— start —

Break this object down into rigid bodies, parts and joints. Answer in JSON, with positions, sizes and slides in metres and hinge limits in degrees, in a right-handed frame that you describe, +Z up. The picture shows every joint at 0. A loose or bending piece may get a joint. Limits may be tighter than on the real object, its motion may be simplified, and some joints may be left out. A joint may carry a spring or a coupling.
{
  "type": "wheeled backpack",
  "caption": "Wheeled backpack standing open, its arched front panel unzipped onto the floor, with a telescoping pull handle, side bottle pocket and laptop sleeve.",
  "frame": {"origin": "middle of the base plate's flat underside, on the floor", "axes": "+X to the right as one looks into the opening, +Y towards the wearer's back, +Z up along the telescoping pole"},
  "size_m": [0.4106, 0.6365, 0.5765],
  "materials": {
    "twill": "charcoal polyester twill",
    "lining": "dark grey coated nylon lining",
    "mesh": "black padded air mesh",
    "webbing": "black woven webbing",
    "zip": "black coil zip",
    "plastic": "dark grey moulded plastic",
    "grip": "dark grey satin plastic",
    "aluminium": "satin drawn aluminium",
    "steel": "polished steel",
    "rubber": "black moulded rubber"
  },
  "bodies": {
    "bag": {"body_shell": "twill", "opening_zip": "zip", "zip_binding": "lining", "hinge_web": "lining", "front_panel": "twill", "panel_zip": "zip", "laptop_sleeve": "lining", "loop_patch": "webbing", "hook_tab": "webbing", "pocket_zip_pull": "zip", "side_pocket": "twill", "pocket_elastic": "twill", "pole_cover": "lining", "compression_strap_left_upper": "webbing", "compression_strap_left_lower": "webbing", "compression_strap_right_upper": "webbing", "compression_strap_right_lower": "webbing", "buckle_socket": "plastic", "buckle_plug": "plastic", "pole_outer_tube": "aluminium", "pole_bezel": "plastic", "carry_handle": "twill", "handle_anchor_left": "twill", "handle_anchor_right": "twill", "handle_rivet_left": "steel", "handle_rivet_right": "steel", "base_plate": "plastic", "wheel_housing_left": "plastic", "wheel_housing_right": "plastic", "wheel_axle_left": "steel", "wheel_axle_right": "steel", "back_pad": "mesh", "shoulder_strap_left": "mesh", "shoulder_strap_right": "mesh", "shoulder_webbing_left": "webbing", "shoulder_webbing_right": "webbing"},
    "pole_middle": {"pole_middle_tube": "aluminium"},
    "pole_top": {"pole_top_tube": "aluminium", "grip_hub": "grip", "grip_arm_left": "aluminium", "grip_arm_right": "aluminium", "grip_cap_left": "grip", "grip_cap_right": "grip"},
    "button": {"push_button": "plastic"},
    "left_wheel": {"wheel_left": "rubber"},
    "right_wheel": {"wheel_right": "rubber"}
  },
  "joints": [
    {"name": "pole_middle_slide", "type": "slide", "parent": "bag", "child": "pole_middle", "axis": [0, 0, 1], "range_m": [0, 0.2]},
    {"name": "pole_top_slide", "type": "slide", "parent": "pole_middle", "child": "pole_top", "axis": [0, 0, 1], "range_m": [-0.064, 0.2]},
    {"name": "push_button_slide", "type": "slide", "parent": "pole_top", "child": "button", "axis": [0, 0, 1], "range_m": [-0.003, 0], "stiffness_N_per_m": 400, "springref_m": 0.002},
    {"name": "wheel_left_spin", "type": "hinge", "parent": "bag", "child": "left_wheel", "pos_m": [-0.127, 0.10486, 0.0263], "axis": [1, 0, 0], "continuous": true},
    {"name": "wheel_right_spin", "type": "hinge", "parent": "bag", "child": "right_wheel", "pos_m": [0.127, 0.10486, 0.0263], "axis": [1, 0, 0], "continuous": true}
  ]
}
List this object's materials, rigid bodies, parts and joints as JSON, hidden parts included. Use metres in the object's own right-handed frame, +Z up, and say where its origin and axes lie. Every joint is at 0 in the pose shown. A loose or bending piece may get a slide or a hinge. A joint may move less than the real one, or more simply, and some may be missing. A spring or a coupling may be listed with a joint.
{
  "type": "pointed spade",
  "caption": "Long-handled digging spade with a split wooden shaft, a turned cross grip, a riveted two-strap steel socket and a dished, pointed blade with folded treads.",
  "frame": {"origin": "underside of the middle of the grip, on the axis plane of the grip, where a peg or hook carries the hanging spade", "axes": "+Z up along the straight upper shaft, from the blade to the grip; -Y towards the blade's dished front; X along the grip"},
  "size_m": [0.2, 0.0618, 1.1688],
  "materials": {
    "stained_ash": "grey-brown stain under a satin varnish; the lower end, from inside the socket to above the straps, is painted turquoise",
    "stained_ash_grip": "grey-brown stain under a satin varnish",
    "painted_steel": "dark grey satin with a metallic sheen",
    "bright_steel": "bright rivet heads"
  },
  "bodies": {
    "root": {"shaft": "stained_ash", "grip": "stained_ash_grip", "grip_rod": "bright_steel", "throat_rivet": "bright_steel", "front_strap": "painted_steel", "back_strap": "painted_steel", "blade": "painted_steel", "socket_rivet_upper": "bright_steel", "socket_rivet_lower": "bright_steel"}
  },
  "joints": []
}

— end —
— start —

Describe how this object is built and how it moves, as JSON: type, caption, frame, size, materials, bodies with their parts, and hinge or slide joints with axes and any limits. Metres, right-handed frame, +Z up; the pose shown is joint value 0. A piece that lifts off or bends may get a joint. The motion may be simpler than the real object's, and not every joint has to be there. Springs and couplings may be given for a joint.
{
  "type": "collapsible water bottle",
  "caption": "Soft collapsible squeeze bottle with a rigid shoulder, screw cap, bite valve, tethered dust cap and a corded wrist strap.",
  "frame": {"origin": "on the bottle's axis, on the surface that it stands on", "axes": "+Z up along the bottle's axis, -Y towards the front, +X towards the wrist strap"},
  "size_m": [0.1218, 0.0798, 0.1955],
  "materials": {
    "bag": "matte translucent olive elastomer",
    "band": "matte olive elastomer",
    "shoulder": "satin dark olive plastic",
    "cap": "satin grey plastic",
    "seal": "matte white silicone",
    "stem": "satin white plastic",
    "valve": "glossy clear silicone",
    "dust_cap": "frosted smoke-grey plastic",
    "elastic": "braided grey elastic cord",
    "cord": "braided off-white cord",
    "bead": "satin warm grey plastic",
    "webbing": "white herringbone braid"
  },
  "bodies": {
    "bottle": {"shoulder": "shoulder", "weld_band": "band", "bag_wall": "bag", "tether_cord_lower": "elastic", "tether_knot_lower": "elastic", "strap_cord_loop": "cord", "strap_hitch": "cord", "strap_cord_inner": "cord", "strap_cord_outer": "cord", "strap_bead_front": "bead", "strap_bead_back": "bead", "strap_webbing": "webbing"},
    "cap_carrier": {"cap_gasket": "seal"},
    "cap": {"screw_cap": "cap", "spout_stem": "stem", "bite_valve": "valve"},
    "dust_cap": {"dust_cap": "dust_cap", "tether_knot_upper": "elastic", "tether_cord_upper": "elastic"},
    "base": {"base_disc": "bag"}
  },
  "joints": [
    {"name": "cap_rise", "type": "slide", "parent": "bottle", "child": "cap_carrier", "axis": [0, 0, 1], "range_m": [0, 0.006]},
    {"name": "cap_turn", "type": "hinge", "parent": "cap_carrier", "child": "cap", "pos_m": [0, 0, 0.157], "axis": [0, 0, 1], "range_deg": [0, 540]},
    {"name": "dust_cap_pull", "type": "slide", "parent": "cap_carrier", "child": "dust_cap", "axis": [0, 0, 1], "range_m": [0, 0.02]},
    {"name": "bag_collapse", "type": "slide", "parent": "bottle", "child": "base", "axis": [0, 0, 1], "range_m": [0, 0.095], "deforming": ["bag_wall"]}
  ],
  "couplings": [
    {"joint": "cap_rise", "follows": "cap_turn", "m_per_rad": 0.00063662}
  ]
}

— end —

• [Objective]: Check each line above for "pose" and return the ones that have it.

• [Solution]:
List this object's materials, rigid bodies, parts and joints as JSON, hidden parts included. Use metres in the object's own right-handed frame, +Z up, and say where its origin and axes lie. Every joint is at 0 in the pose shown. A loose or bending piece may get a slide or a hinge. A joint may move less than the real one, or more simply, and some may be missing. A spring or a coupling may be listed with a joint.
Describe how this object is built and how it moves, as JSON: type, caption, frame, size, materials, bodies with their parts, and hinge or slide joints with axes and any limits. Metres, right-handed frame, +Z up; the pose shown is joint value 0. A piece that lifts off or bends may get a joint. The motion may be simpler than the real object's, and not every joint has to be there. Springs and couplings may be given for a joint.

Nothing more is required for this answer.